[Dataset rows]
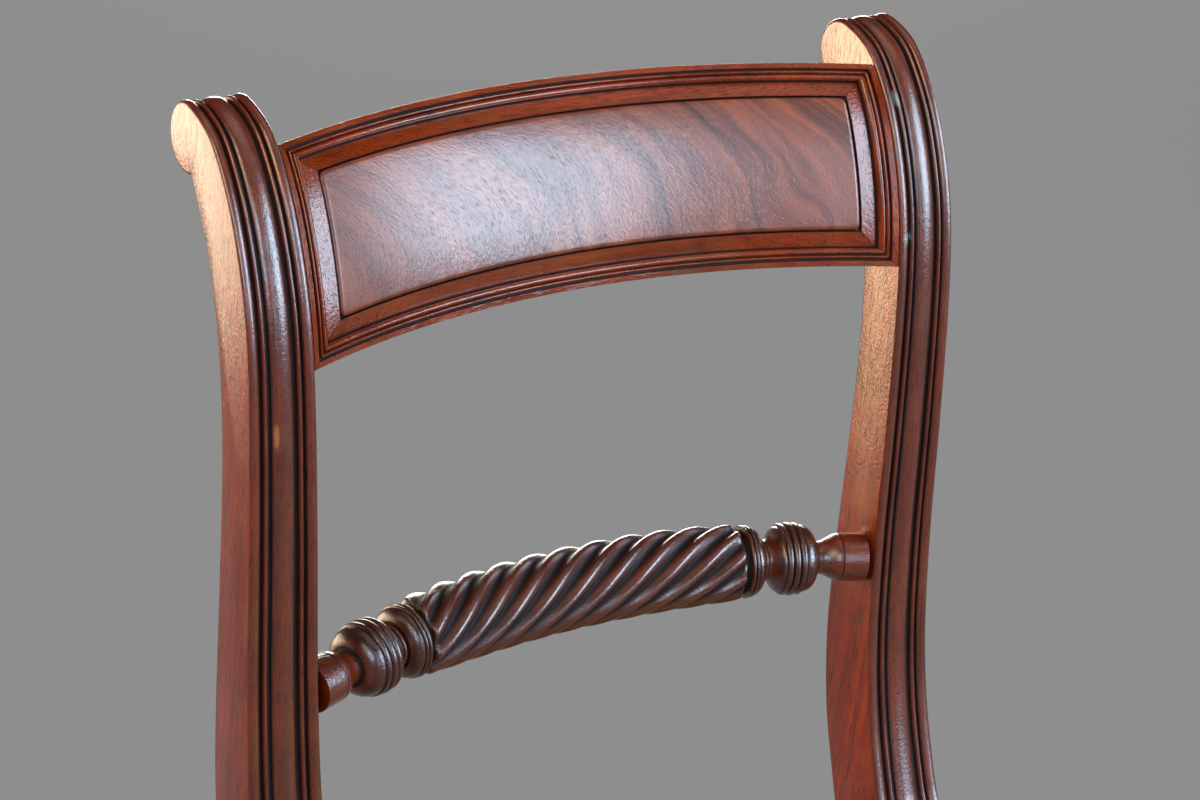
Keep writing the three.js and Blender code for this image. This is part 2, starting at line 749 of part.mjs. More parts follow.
function seatEndTenon(edgeY, inward, grow) {
  const innerEdge = edgeY + inward * seatFrameWidth;
  const half = seatHalfWidth(edgeY) - seatFrameWidth / 2 + grow;
  const middle = (edgeY + innerEdge) / 2;
  const third = seatFrameThickness / 3;
  return block(
    new THREE.Vector3(-half, middle - seatFrameWidth / 4 - grow, ledgeZ + third - grow),
    new THREE.Vector3(half, middle + seatFrameWidth / 4 + grow, seatFrameTop - third + grow),
  );
}

function seatSideMember() {
  return slab(seatSidePlan(), ledgeZ, seatFrameTop)
    .subtract(seatEndTenon(seatFront, 1, fit))
    .subtract(seatEndTenon(seatBack, -1, fit));
}

// Straps laid across the seat frame: three along the chair, and three across on top of them.
function lengthStrap(share) {
  const reach = seatHalfWidth(seatBack) - seatFrameWidth;
  const x = share * reach;
  const z = seatFrameTop + fit;
  return block(
    new THREE.Vector3(x - webbingWidth / 2, seatFront + webbingSetback, z),
    new THREE.Vector3(x + webbingWidth / 2, seatBack - webbingSetback, z + webbingThickness),
  );
}

function crossStrap(share) {
  const y = mix(seatFront + seatFrameWidth, seatBack - seatFrameWidth, share);
  const half = seatHalfWidth(y + webbingWidth / 2) - webbingSetback;
  const z = seatFrameTop + webbingThickness + fit * 2;
  return block(
    new THREE.Vector3(-half, y - webbingWidth / 2, z),
    new THREE.Vector3(half, y + webbingWidth / 2, z + webbingThickness),
  );
}

const padBottom = seatFrameTop + webbingThickness * 2 + fit * 3;

// A place on the pad's plan from shares across and along, -1 to 1, with round corners and drawn-in sides.
function padPlan(across, along, inset) {
  const cornerPull = (across * along) ** 8 * padCorner * 0.3;
  const y = mix(seatFront, seatBack, (along + 1) / 2);
  const half = seatHalfWidth(y) - inset - padDrawIn * (1 - along ** 2) ** 0.5 * 0.6;
  const middle = (seatFront + seatBack) / 2;
  const halfLength = (seatBack - seatFront) / 2 - inset - padDrawIn * (1 - across ** 2) ** 0.5 * 0.6;
  return [across * (half - cornerPull), middle + along * (halfLength - cornerPull)];
}

function padHeight(across, along) {
  const dome = (1 - across ** 4) * (1 - along ** 4);
  return padBottom + padRim + padCrown * dome ** 0.7;
}

// The stuffed pad: a crowned top over bellied edges on a flat bottom.
function seatPad() {
  const shares = evenShares(padSteps).map((share) => Math.sin((share - 0.5) * Math.PI));
  const points = [];
  const triangles = [];
  const add = (across, along, inset, z) => {
    const [x, y] = padPlan(across, along, inset);
    return points.push(new THREE.Vector3(x, y, z)) - 1;
  };
  const grid = shares.map((along) => shares.map((across) => (
    add(across, along, padRim * 0.25, padHeight(across, along))
  )));
  for (let i = 0; i < padSteps; i += 1) stitchRows(grid[i], grid[i + 1], triangles);
  const edge = [
    ...shares.slice(0, -1).map((across) => [across, -1]),
    ...shares.slice(0, -1).map((along) => [1, along]),
    ...shares.slice(1).reverse().map((across) => [across, 1]),
    ...shares.slice(1).reverse().map((along) => [-1, along]),
  ];
  const top = [
    ...grid[0].slice(0, -1),
    ...grid.slice(0, -1).map((row) => row[padSteps]),
    ...grid[padSteps].slice(1).reverse(),
    ...grid.slice(1).map((row) => row[0]).reverse(),
  ];
  const belly = edge.map(([across, along]) => add(across, along, 0, padBottom + padRim * 0.55));
  const foot = edge.map(([across, along]) => add(across, along, padRim * 0.1, padBottom));
  stitchRows([...belly, belly[0]], [...top, top[0]], triangles);
  stitchRows([...foot, foot[0]], [...belly, belly[0]], triangles);
  capRing(points, foot, true, triangles);
  return solidFromMesh(points, triangles);
}

// Corner blocks and screws

const blockTop = ledgeZ - fit;

// The corner that a block fills on the right: its place, the way it runs along y, and its reach.
const corners = {
  front: { x: frontInnerX - fit, y: frontRailBack + fit, towards: 1, reach: frontJointY - frontRailBack },
  back: { x: kneeInnerX - fit, y: backRailFront - fit, towards: -1, reach: blockLeg },
};

function cornerPlan({ x, y, towards, reach }) {
  const leg = Math.min(reach, blockLeg);
  return [[x, y], [x - blockLeg, y], [x, y + towards * leg]];
}

// Where a screw's head lies on the slanted face of a corner block.
function screwPlace(corner, intoPost) {
  const leg = Math.min(corner.reach, blockLeg);
  const share = intoPost ? screwShare : 1 - screwShare;
  const height = intoPost ? screwHeightShares.post : screwHeightShares.rail;
  return new THREE.Vector3(
    corner.x - blockLeg * (1 - share),
    corner.y + corner.towards * leg * share,
    blockTop - blockHeight * height,
  );
}

// One screw of a corner block, from the slanted face into a rail or post.
function blockScrew(corner, intoPost, grow) {
  const direction = intoPost ? new THREE.Vector3(1, 0, 0) : new THREE.Vector3(0, -corner.towards, 0);
  return screw(screwPlace(corner, intoPost), direction, grow);
}

function screw(start, direction, grow) {
  const head = screwHeadRadius + grow;
  const shank = screwRadius + grow;
  const profile = [
    [0, -grow], [head, -grow], [head, screwHeadHeight * 0.3], [shank, screwHeadHeight + grow],
    [shank, screwLength - screwRadius * 2], [0, screwLength + grow],
  ];
  const outline = profile.map(([radius, along]) => new THREE.Vector2(radius, along));
  const geometry = new THREE.LatheGeometry(outline, roundSides / 2);
  const turn = new THREE.Quaternion().setFromUnitVectors(new THREE.Vector3(0, 1, 0), direction);
  geometry.applyQuaternion(turn).translate(start.x, start.y, start.z);
  return solidFromGeometry(geometry);
}

// Clears the way to a screw's head from inside the seat.
function screwSink(corner, intoPost) {
  const direction = intoPost ? new THREE.Vector3(-1, 0, 0) : new THREE.Vector3(0, corner.towards, 0);
  return rod(screwPlace(corner, intoPost), direction, blockLeg, screwHeadRadius + fit);
}

function cornerBlock(corner) {
  let solid = slab(cornerPlan(corner), blockTop - blockHeight, blockTop);
  for (const intoPost of [true, false]) {
    solid = solid.subtract(blockScrew(corner, intoPost, fit)).subtract(screwSink(corner, intoPost));
  }
  return solid;
}

// The ledge strip along the inside of a side rail, between the corner blocks.
function seatBearer() {
  const backEnd = corners.back.y - blockLeg - fit * 2;
  const frontEnd = frontJointY + fit * 2;
  const at = (y, depth) => [sideRailX(1, clamp(y, frontJointY, jointY)) - fit - depth, y];
  const plan = [at(backEnd, 0), at(jointY, 0), at(frontEnd, 0)];
  const inner = [at(frontEnd, bearerThickness), at(jointY, bearerThickness), at(backEnd, bearerThickness)];
  return slab([...plan, ...inner], blockTop - bearerHeight, blockTop);
}

// Frame pieces

function backPost() {
  return reededPlank(postOutline(), (across, y, z) => postX(across, z), true)
    .subtract(sideRailTenon(jointY, fit))
    .subtract(crossRailTenon(kneeInnerX, backRailMiddle, fit))
    .subtract(tabletTenon(fit))
    .subtract(ropeTenon(fit))
    .subtract(blockScrew(corners.back, true, fit));
}

function frontLeg() {
  return reededPlank(frontLegOutline(), (across, y, z) => frontLegX(across, z), false)
    .subtract(sideRailTenon(frontJointY, fit))
    .subtract(crossRailTenon(frontInnerX, frontRailMiddle, fit))
    .subtract(blockScrew(corners.front, true, fit));
}

function sideRail() {
  const outline = [
    new THREE.Vector2(jointY - fit, railTop),
    new THREE.Vector2(frontJointY + fit, railTop),
    new THREE.Vector2(frontJointY + fit, underRail),
    new THREE.Vector2(jointY - fit, underRail),
  ];
  const body = reededPlank({ outline, reeded: 2 }, (across, y) => sideRailX(across, y), false);
  return body.add(sideRailTenon(jointY, 0)).add(sideRailTenon(frontJointY, 0));
}

// A front or back rail with its seat ledge and tenons. `inside` is the y of its face towards the seat.
function crossRail(faceX, inside, outward, corner) {
  const outside = inside + outward * crossRailThickness;
  const [low, high] = [Math.min(inside, outside), Math.max(inside, outside)];
  const half = faceX - fit;
  const body = block(new THREE.Vector3(-half, low, underRail), new THREE.Vector3(half, high, railTop));
  const ledge = inside + outward * ledgeWidth;
  const cut = block(
    new THREE.Vector3(-half - fit, Math.min(inside, ledge) - fit * (outward > 0 ? 1 : 0), ledgeZ - fit),
    new THREE.Vector3(half + fit, Math.max(inside, ledge) + fit * (outward < 0 ? 1 : 0), railTop + fit),
  );
  const tenon = crossRailTenon(faceX, (low + high) / 2, 0);
  const hole = blockScrew(corner, false, fit);
  return body.subtract(cut).add(tenon).add(mirrored(tenon)).subtract(hole).subtract(mirrored(hole));
}

// Materials

function finish(color, roughness) {
  return new THREE.MeshStandardMaterial({ color, roughness, metalness: 0 });
}

const mahogany = () => finish('#6f2f1a', 0.35);
const flameVeneer = () => finish('#7a3a22', 0.25);
const beech = () => finish('#c79a66', 0.7);
const webbing = () => finish('#b9a27c', 0.95);
const horsehair = () => finish('#7d8468', 0.9);
const steel = () => new THREE.MeshStandardMaterial({ color: '#8b8b88', roughness: 0.4, metalness: 1 });

// Assembly

const chair = new THREE.Group();
function addNode(name, solid, material) {
  const mesh = new THREE.Mesh(geometryFromSolid(solid), material);
  mesh.name = name;
  chair.add(mesh);
}

// Adds a right-hand piece and its mirror image.
function addPair(name, solid, material) {
  addNode(`${name}_right`, solid, material());
  addNode(`${name}_left`, mirrored(solid), material());
}

addPair('back_post', backPost(), mahogany);
addPair('front_leg', frontLeg(), mahogany);
addPair('side_rail', sideRail(), mahogany);
addNode('back_rail', crossRail(kneeInnerX, backRailFront, 1, corners.back), mahogany());
addNode('front_rail', crossRail(frontInnerX, frontRailBack, -1, corners.front), mahogany());

const tabletEnd = tabletTenon(0);
addNode('tablet_rail', tabletCoreBody().add(tabletEnd).add(mirrored(tabletEnd)), mahogany());
addNode('tablet_moulding_top', longMoulding(true), mahogany());
addNode('tablet_moulding_bottom', longMoulding(false), mahogany());
addPair('tablet_moulding', endMoulding(1), mahogany);
addNode('tablet_panel', tabletPanel(), flameVeneer());
addNode('rope_rail', ropeRail(), mahogany());

for (const [place, corner] of Object.entries(corners)) {
  addPair(`corner_block_${place}`, cornerBlock(corner), beech);
  addPair(`screw_${place}_side`, blockScrew(corner, true, 0), steel);
  addPair(`screw_${place}_rail`, blockScrew(corner, false, 0), steel);
}
addPair('seat_bearer', seatBearer(), beech);

addPair('seat_frame', seatSideMember(), beech);
addNode('seat_frame_front', seatEndMember(seatFront, 1), beech());
addNode('seat_frame_back', seatEndMember(seatBack, -1), beech());
[-0.62, 0, 0.62].forEach((share, i) => addNode(`webbing_length_${i + 1}`, lengthStrap(share), webbing()));
[0.2, 0.5, 0.8].forEach((share, i) => addNode(`webbing_cross_${i + 1}`, crossStrap(share), webbing()));
addNode('seat_pad', seatPad(), horsehair());

// Puts the origin under the middle of the chair.
const extent = new THREE.Box3().setFromObject(chair);
chair.position.y = -(extent.min.y + extent.max.y) / 2;

export default chair;
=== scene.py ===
import math

import bmesh
import bpy
import numpy as np
from bpy.props import FloatProperty, FloatVectorProperty, IntProperty, PointerProperty
from mathutils import Matrix, Vector


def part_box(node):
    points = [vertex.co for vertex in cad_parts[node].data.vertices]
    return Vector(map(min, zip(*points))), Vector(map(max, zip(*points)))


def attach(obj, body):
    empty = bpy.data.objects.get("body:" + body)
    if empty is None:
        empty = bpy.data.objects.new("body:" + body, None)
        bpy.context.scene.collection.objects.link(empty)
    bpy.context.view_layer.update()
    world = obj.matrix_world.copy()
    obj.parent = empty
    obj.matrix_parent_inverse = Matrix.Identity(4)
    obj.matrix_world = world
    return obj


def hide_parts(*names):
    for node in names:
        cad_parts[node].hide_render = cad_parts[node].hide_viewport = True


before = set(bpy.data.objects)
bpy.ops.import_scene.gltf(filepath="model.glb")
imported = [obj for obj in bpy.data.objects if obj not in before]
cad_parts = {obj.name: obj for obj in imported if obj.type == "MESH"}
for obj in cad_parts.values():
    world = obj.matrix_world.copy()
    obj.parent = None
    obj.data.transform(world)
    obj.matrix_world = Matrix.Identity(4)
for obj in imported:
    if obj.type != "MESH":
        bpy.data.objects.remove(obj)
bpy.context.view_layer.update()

# A Regency mahogany dining chair in a plain studio. Its frame pieces are surfaces worked out from
# the same sizes as the solid model, with fine reeding, mouldings and rope carving, and its seat pad
# is a stuffed cloth. Lengths are in metres, +Z is up and the front faces -Y.

bl_info = {
    "name": "Regency dining chair",
    "version": (1, 0, 0),
    "blender": (4, 5, 0),
    "location": "View3D > Sidebar > Chair",
    "description": "Builds a mahogany dining chair with a rope-carved cross rail, and its studio",
    "category": "Add Mesh",
}

MM = 0.001

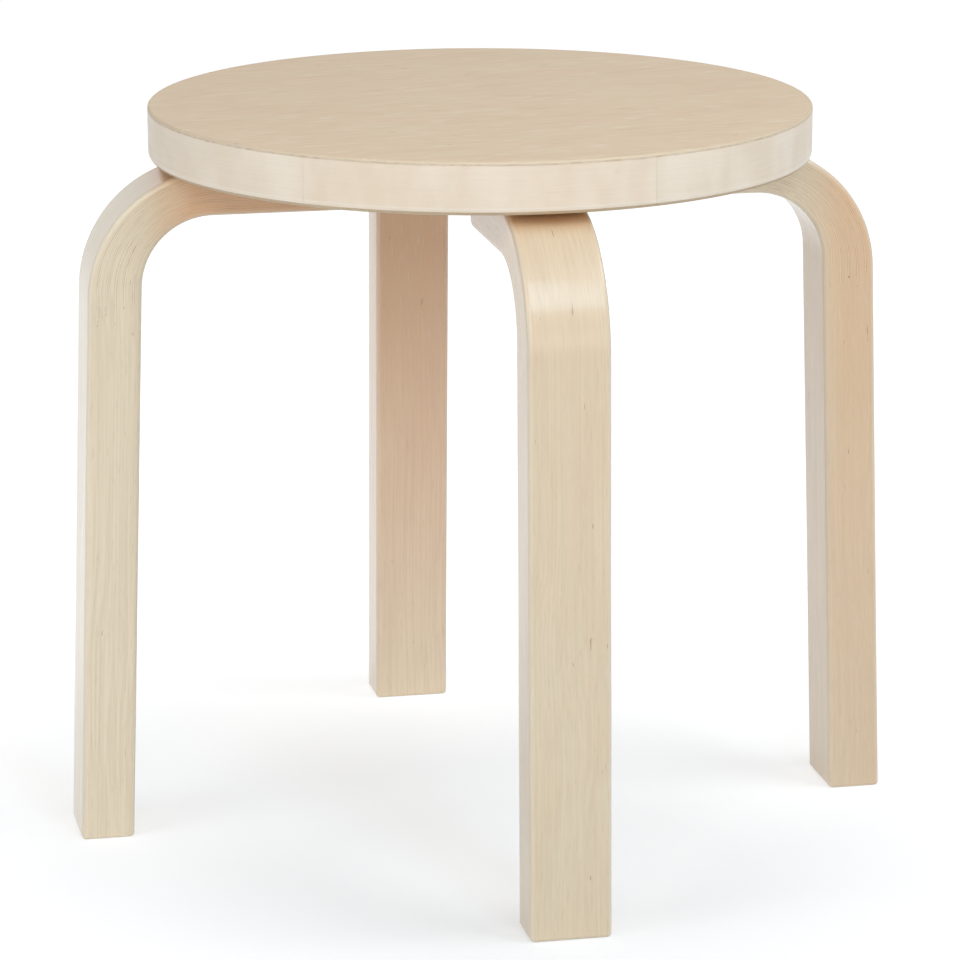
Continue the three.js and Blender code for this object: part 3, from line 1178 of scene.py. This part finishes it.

Task goal: Include the first line, the line containing "const padBottom = seatFrameTop", and every line between them, copied exactly from the material above; output no other line.

Result:
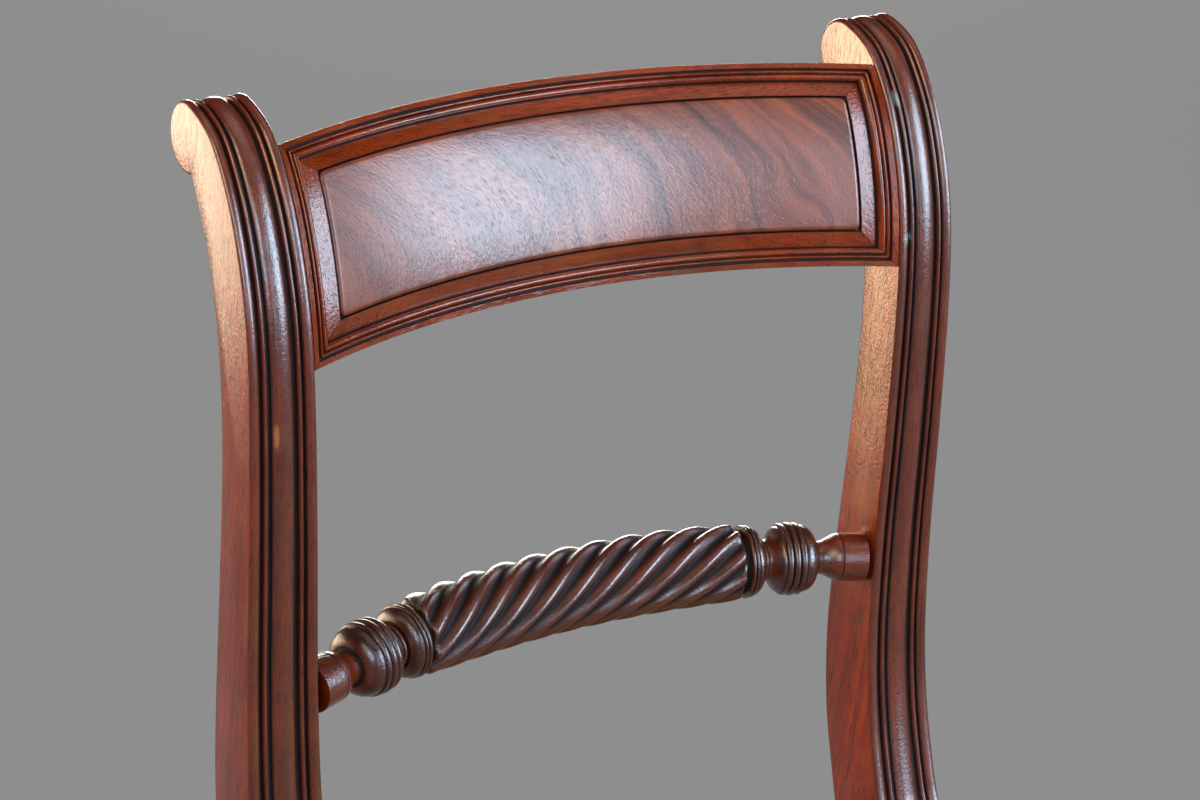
Keep writing the three.js and Blender code for this image. This is part 2, starting at line 749 of part.mjs. More parts follow.
function seatEndTenon(edgeY, inward, grow) {
  const innerEdge = edgeY + inward * seatFrameWidth;
  const half = seatHalfWidth(edgeY) - seatFrameWidth / 2 + grow;
  const middle = (edgeY + innerEdge) / 2;
  const third = seatFrameThickness / 3;
  return block(
    new THREE.Vector3(-half, middle - seatFrameWidth / 4 - grow, ledgeZ + third - grow),
    new THREE.Vector3(half, middle + seatFrameWidth / 4 + grow, seatFrameTop - third + grow),
  );
}

function seatSideMember() {
  return slab(seatSidePlan(), ledgeZ, seatFrameTop)
    .subtract(seatEndTenon(seatFront, 1, fit))
    .subtract(seatEndTenon(seatBack, -1, fit));
}

// Straps laid across the seat frame: three along the chair, and three across on top of them.
function lengthStrap(share) {
  const reach = seatHalfWidth(seatBack) - seatFrameWidth;
  const x = share * reach;
  const z = seatFrameTop + fit;
  return block(
    new THREE.Vector3(x - webbingWidth / 2, seatFront + webbingSetback, z),
    new THREE.Vector3(x + webbingWidth / 2, seatBack - webbingSetback, z + webbingThickness),
  );
}

function crossStrap(share) {
  const y = mix(seatFront + seatFrameWidth, seatBack - seatFrameWidth, share);
  const half = seatHalfWidth(y + webbingWidth / 2) - webbingSetback;
  const z = seatFrameTop + webbingThickness + fit * 2;
  return block(
    new THREE.Vector3(-half, y - webbingWidth / 2, z),
    new THREE.Vector3(half, y + webbingWidth / 2, z + webbingThickness),
  );
}

const padBottom = seatFrameTop + webbingThickness * 2 + fit * 3;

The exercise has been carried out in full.